DATASET EXCERPT ->
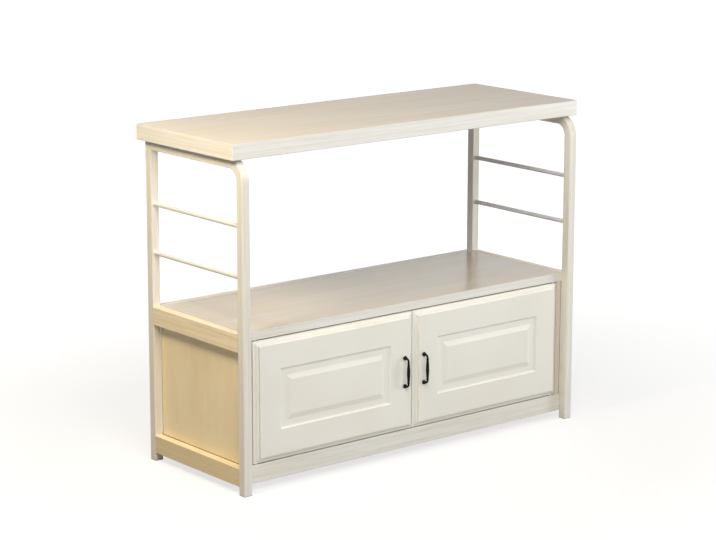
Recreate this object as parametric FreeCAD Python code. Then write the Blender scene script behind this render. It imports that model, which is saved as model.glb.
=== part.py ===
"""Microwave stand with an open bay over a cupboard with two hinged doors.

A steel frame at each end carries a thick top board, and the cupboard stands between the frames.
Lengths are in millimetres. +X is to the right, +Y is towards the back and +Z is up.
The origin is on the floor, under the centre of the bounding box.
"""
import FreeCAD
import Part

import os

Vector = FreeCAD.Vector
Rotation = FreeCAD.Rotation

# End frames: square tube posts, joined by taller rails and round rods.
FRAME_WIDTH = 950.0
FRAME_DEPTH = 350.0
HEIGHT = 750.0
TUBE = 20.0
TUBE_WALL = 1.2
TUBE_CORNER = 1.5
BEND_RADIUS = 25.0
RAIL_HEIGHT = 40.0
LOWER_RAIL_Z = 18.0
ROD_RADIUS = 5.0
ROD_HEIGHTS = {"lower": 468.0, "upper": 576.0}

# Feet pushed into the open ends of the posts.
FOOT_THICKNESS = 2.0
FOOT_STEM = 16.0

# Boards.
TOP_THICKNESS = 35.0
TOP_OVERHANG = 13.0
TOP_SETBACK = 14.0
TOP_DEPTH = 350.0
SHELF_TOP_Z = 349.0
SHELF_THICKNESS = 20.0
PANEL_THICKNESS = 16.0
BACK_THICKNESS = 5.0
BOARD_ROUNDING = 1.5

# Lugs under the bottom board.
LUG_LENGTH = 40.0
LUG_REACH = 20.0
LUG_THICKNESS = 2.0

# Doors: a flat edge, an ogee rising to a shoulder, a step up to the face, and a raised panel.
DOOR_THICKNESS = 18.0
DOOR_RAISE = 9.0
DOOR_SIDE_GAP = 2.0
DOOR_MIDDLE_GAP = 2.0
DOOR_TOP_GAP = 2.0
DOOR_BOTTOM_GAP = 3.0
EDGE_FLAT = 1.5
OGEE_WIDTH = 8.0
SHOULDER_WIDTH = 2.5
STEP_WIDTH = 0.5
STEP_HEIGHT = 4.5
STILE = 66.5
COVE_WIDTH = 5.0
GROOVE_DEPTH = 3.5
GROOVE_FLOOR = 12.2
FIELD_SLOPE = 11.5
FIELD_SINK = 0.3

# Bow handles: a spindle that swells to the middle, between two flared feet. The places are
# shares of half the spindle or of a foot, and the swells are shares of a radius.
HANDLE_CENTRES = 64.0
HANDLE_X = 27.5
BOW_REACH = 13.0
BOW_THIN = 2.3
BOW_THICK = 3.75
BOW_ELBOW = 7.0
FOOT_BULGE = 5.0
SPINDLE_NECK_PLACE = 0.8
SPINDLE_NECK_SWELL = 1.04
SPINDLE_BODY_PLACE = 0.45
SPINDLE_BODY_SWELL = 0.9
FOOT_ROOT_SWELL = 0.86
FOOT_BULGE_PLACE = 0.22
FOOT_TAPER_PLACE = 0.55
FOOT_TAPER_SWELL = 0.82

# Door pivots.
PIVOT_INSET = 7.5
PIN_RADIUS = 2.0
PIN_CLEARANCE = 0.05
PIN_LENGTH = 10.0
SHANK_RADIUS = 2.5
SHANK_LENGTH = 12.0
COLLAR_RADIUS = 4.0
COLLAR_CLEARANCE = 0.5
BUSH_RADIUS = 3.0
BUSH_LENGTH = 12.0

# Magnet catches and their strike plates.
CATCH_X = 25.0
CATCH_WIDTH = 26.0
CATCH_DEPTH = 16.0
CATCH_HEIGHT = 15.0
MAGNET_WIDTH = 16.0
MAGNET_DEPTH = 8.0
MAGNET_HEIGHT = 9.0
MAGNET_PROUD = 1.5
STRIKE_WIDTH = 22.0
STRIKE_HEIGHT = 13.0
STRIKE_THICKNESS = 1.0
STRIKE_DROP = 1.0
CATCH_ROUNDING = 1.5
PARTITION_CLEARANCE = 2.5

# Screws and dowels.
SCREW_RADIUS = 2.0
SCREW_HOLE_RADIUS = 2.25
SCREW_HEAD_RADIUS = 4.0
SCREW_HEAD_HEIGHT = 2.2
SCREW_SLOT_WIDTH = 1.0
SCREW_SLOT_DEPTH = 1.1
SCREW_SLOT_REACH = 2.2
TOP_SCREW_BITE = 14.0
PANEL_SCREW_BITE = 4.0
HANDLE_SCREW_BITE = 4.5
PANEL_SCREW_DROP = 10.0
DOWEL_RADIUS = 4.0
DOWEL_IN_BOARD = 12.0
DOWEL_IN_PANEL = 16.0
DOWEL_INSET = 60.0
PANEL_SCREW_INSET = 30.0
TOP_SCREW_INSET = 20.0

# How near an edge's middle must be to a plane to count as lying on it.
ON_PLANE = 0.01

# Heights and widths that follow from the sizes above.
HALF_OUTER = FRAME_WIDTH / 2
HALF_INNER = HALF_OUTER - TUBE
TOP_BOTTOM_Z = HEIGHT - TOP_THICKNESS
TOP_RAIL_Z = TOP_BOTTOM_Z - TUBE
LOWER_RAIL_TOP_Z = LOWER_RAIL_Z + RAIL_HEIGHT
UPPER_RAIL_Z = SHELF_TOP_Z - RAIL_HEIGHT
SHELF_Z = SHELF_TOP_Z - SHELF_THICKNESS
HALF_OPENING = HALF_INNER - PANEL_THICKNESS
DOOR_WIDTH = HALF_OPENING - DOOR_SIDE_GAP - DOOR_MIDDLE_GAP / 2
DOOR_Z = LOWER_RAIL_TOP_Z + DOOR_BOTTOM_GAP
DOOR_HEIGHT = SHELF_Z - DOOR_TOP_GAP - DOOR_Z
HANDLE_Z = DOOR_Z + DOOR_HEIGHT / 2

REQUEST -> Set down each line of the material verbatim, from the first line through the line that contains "LUG_THICKNESS = 2.0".

OUTPUT OF THE EXERCISE ->
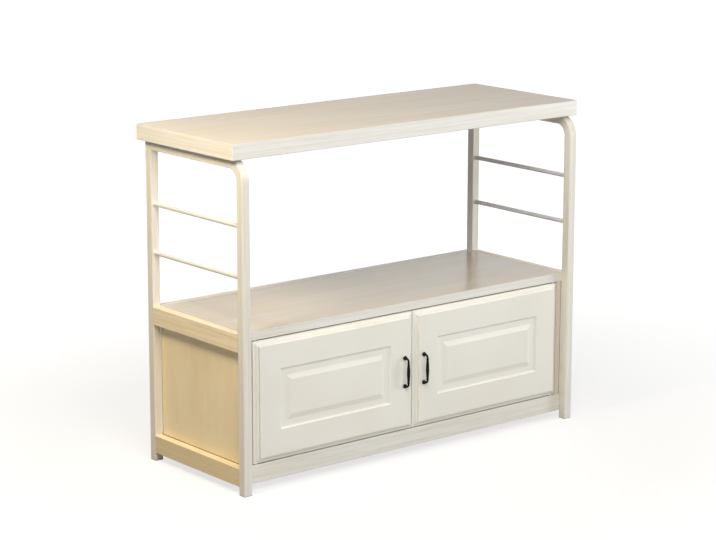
Recreate this object as parametric FreeCAD Python code. Then write the Blender scene script behind this render. It imports that model, which is saved as model.glb.
=== part.py ===
"""Microwave stand with an open bay over a cupboard with two hinged doors.

A steel frame at each end carries a thick top board, and the cupboard stands between the frames.
Lengths are in millimetres. +X is to the right, +Y is towards the back and +Z is up.
The origin is on the floor, under the centre of the bounding box.
"""
import FreeCAD
import Part

import os

Vector = FreeCAD.Vector
Rotation = FreeCAD.Rotation

# End frames: square tube posts, joined by taller rails and round rods.
FRAME_WIDTH = 950.0
FRAME_DEPTH = 350.0
HEIGHT = 750.0
TUBE = 20.0
TUBE_WALL = 1.2
TUBE_CORNER = 1.5
BEND_RADIUS = 25.0
RAIL_HEIGHT = 40.0
LOWER_RAIL_Z = 18.0
ROD_RADIUS = 5.0
ROD_HEIGHTS = {"lower": 468.0, "upper": 576.0}

# Feet pushed into the open ends of the posts.
FOOT_THICKNESS = 2.0
FOOT_STEM = 16.0

# Boards.
TOP_THICKNESS = 35.0
TOP_OVERHANG = 13.0
TOP_SETBACK = 14.0
TOP_DEPTH = 350.0
SHELF_TOP_Z = 349.0
SHELF_THICKNESS = 20.0
PANEL_THICKNESS = 16.0
BACK_THICKNESS = 5.0
BOARD_ROUNDING = 1.5

# Lugs under the bottom board.
LUG_LENGTH = 40.0
LUG_REACH = 20.0
LUG_THICKNESS = 2.0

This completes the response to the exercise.